Le Premier ministre polonais Donald Tusk et Vladimir Poutine, alors chef du gouvernement russe, déposent une gerbe de fleurs sur le site de l'accident de Smolensk, le 10 avril 2010 (photo AFP)
Et par rapport à la Russie ? Avant les événements récents en Crimée, les relations s'était-elles apaisées ? Jusqu’en 2010, c'était assez... c'était même très tendu. Ces deux Etats ont des relations assez difficiles du fait de l'Histoire. Après la guerre groide, la Pologne s'est très vite tournée vers les institutions euro-atlantiques, notamment l'Union européenne. C'était pour elle comme un moyen de tourner le dos à son passé communiste et de se protéger d'une éventuelle menace russe ou d'une résurgence de la Russie. La Pologne est aussi un des grands pays de l'Union européenne, qui veut avoir une posture la plus ferme possible par rapport à la Russie, ce qui a donné plusieurs épisodes de tension. Notamment en 2007, lorsque la Russie a mis en place un embargo sur les viandes polonaises. La même année, la Pologne a accepté d'héberger des installations pour le bouclier anti-missiles américain.
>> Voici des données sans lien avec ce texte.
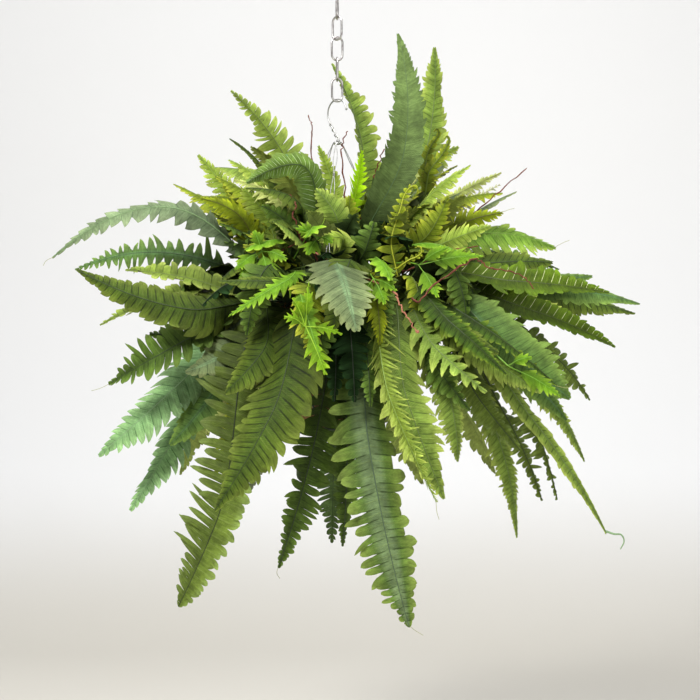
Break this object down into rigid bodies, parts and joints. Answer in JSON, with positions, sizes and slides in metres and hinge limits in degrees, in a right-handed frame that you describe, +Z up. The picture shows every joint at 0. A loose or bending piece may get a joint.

Finalement, cela ne s'est pas concrétisé. Mais ça a jeté un froid. D'autant plus qu'à l'époque, le gouvernement polonais était dirigé par le parti conservateur qui était, dans son programme politique, assez anti-russe. C'est seulement à partir de 2010 et le nouveau gouvernement dirigé par Donald Tusk, que celui-ci s'est dit que ça ne servait à rien de rester antagoniste par rapport à la Russie, et qu'il valait mieux essayer de renouer des relations. Aujourd'hui, la Russie reste un partenaire incontournable pour la Pologne, comme elle l'est pour l'Union européenne. Depuis 2010, on assiste à une normalisation entre Pologne et Russie. Lorsqu'il y a eu l'accident d'avion à Smolensk (qui avait coûté la vie au président polonais, ndlr), une enquête conjointe a été organisée, les autorités russes et polonaises sont apparues assez unies dans cette histoire. Cela allait donc mieux jusqu'à cette crise en Ukraine.